Хотя в тот момент мне хотелось иного. Подхватить, закинуть на плечо и унести туда, где мы бы могли… поговорить?
С губ сорвался смешок. Я видел словно наяву: резко поднимаюсь, пока она растерянно хлопает длинными ресничками и щурит зеленые глаза, пытаясь придумать отмазку, а затем рывок ― и она на плече, а я под ошарашенными взглядами сотрудников тащу ее к выходу, рыча в порозовевшее от смущения или наверняка гнева, ушко:
«Попалась, моя Ириска!»
Я с предвкушением улыбнулся. И все же она попалась.
Последнее, о чем я думал, когда переезжал обратно в свою страну ― это о том, что когда-нибудь действительно вновь пересекусь со своим наваждением, своей маленькой Ириской. Я не мог и мечтать о подобном.

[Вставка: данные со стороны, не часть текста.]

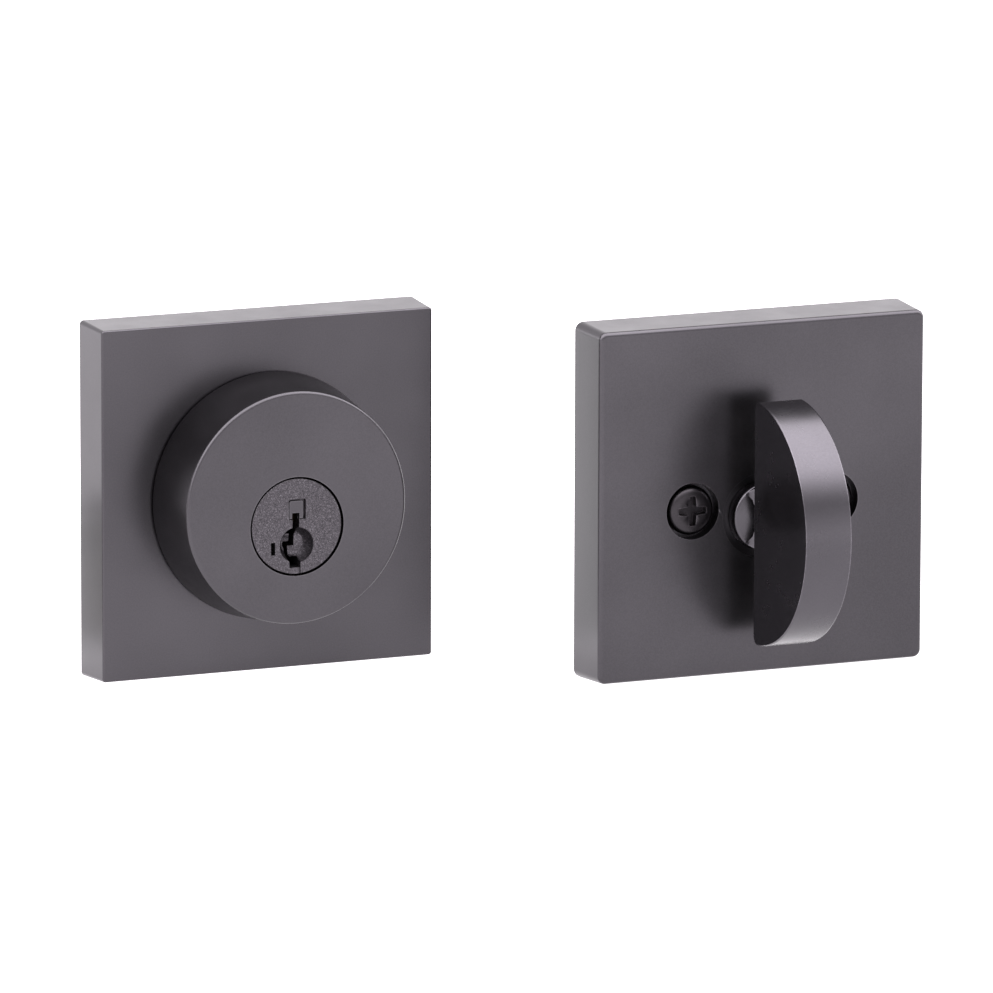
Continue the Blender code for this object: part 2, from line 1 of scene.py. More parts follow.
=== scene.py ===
"""The looks of a single-cylinder deadbolt lock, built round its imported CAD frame.

The pieces that show are rebuilt with finer edges and detail in the place of their CAD nodes, some more
are softened copies, and the other nodes keep their shapes. All of them get a procedural metal or nylon.
Local dimensions are in millimetres from the lock axis of each assembly, with Y along the axis: the
outside trim, the inside trim and the latch."""

import json
import math

import bmesh
import bpy
from mathutils import Matrix, Vector

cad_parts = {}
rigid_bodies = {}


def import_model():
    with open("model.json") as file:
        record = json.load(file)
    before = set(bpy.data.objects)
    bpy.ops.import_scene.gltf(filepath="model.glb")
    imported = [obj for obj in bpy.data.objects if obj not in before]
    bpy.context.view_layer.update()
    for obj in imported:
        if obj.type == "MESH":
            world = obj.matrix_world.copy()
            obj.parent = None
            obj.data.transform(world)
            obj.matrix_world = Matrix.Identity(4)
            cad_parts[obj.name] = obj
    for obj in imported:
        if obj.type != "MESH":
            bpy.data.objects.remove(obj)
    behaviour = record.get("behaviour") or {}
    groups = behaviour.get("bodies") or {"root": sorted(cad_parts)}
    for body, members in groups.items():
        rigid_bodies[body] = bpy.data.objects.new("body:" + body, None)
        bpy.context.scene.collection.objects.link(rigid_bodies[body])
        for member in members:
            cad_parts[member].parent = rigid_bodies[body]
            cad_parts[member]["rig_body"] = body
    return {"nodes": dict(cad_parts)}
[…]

«Ириска», — я облизнул губы, мечтательно прикрывая глаза, ощущая запах этих тянучих, сладких конфет.
Это прозвище еще с юности накрепко прибилось к ней. Девчонка с хвостиком и ириской во рту, она всегда норовила угостить всех этим сомнительным лакомством, безнаказанно подсаживая меня на эти маленькие сладкие конфеты. Она пахла ими.
Как же сладко она пахла.
Болезненно скривившись, стиснул подоконник до побелевших пальцев, прикрыл глаза. Уже тогда я хотел ее, запретную, недоступную и такую нежную, смешливую. Греховные мысли. Она была слишком юна. И я не имел права касаться ее. И не коснулся. Не мог запятнать ее своей похотью, прорывающейся в угоду гормонам.
Не мог и не стал.
Как же она бесилась... Ссор впоследствии было не избежать. Я уже и не упомню так сразу, по какой причине мы расстались, только помню хлопнувшую перед моим носом дверь. И отчетливо слышимая, решительная просьба с глухими рыданиями, больно ранящая мою душу: больше ей никогда не звонить.

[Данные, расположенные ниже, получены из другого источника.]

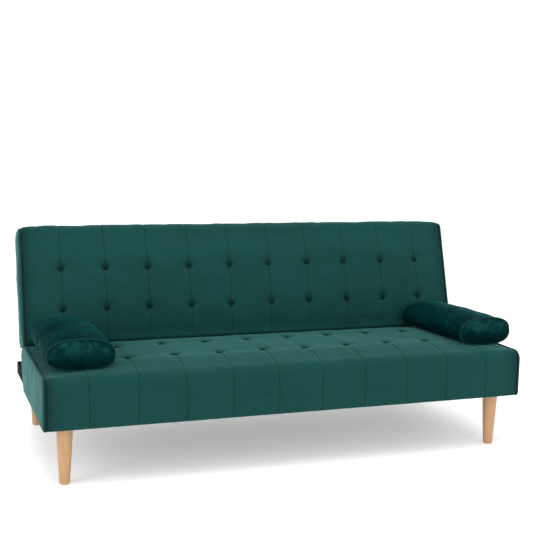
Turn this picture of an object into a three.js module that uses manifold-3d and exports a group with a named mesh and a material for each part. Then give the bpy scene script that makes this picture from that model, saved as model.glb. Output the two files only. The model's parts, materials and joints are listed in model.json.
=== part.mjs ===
// Click-clack futon sofa bed: a seat on a timber base with four round legs, a back that folds flat
// on two ratchet hinges, and two loose bolsters.
// Millimetres. +X is to the right seen from the front, the front faces -Y, +Z is up and the floor
// is z = 0. The origin is on the floor under the middle of the base.
import * as THREE from "three";
import { mergeVertices } from "three/addons/utils/BufferGeometryUtils.js";
import Module from "manifold-3d";

const wasm = await Module();
wasm.setup();

// ---- Driving sizes ------------------------------------------------------------------------------

const fit = 0.3; // gap kept between pieces that touch
const sofaWidth = 1800; // over the two side panels
const baseDepth = 850; // seat front to rear face of the base
const baseUnderside = 202; // floor to the bottom of the base rails
const seatHeight = 377; // floor to the top of the seat cushion

// Base frame
const backClearance = 5; // top of the base rails to the lower end of the back when it lies flat
const railThickness = 25;
const crossRailRear = 510; // seat front to the rear face of the rail across the middle
const cornerBlockSize = 62;
const cornerBlockDrop = 2; // top of a corner block below the top of the rails
const coverMargin = 3; // edge of the dust cover and rear cover to the outside of the frame
const dustCoverThickness = 1.2;
const rearCoverThickness = 1;

// Legs
const legTopRadius = 29;
const legFootRadius = 17.5;
const legFootChamfer = 3;
const legInset = 80; // side panel face to leg centre
const legClearance = 2; // round each leg where it passes the dust cover
const legBoltRadius = 4;
const legBoltDepth = 55; // in the leg
const legBoltCover = 10; // timber above the bolt in the corner block

// Seat
const slatCount = 4;
const slatWidth = 80;
const slatThickness = 14;
const slatEndMargin = 180; // side panel face to the middle of the outer slat
const sidePanelThickness = 10;
const frontBorderThickness = 19.5;
const crestRadius = 28; // front top edge of the seat
const heelDepth = 540; // seat front to the lower rear corner of a side panel
const hingePocketWidth = 38; // cut in the foam inside each side panel
const hingePocketMargin = 22; // from the pawl's pin to the front of the pocket
const armPocketMargin = 5; // in the back's foam, in front of the arm's head

// Back
const backLean = 16.6; // degrees behind upright when used as a sofa
const backLength = 452; // lower end to top edge, along the face
const backThicknessLow = 115;
const backThicknessTop = 100;
const backCrestRadius = 20;
const backLowerRadius = 12;
const backFoam = 57.7; // face of the cushion to the front of the back's timber frame
const backRailWidth = 40;
const rearPanelThickness = 3;
const backSlatCount = 3;
const backSlatThickness = 12;

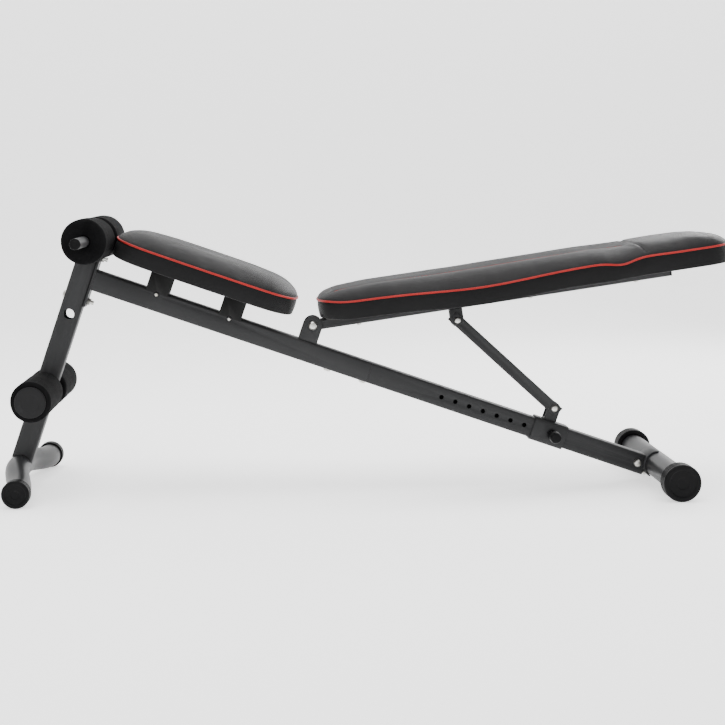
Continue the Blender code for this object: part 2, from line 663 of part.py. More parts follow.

Тяжело вздохнул, прислоняясь разгоряченным лбом к прохладному окну.
Но она не понимала, что отпустить я не смогу. Это было выше моих сил. Более того, я не мог нарушить свое обещание. Я на протяжении года наблюдал за ее жизнью, чувствуя себя иногда маньяком. Записался на бокс, чтобы хоть немного выпускать пар в перерывах между учебой, подработкой, куда я вкладывал много сил, чтобы в той же степени заглушить боль, и сторонним наблюдением за жизнью своей девочки.
Это было очень тяжело. Особенно в первый год, когда она почти не покидала квартиры, отрешившись от всего мира. Спрятавшись и от него, и от меня в своем маленьком панцире. Но спустя чуть более года она наконец начала выходить в мир, поступила на учебу в университет, и я смог вздохнуть с облегчением.